In the above scenario for Figure 1, the objects w1 and w3 were learned as possible cues. The learning, however, given only one instance of a connection between them and the various resource objects, is weak. And even though the traces are advanced to intermediate- and even long-term memory, the low levels would still allow them to decay over many non-occurances of the conjunction (temporally ordered) of the cues and resources.
What must happen is that the agent encounter additional such co-occurances in some reasonable time (in the case of the Web agent this might mean within the next several thousand page hits). Each such encounter further reinforces the strength of connection between the cue and the resource recognizer. Eventually, only those cues which prove to be useful in predicting the discovery of resources will be retained for the very long-term.
As an agent builds a set of reliable cue predictors its search efficiency
increases.

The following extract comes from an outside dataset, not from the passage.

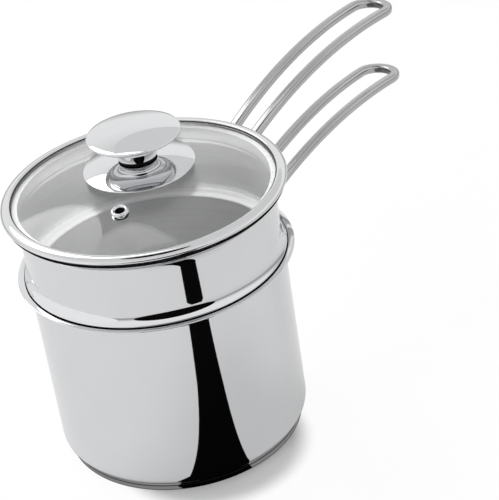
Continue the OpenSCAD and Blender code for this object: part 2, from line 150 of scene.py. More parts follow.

That is, it becomes better at finding resources (and avoiding
threats) by virtue of using its cue-based way-finding method to locate
resources. This, of course depends upon the richness of unique objects
and causal relations between them and the resources (threats). If
there are too few objects which are causally related to the resources,
and if the distribution of resources and cues are sparse, then this approach
will not prove effective. However, when one considers the richness
of the real natural world then it seems quite reasonable to suspect that
foraging search will provide a useful method for agent search.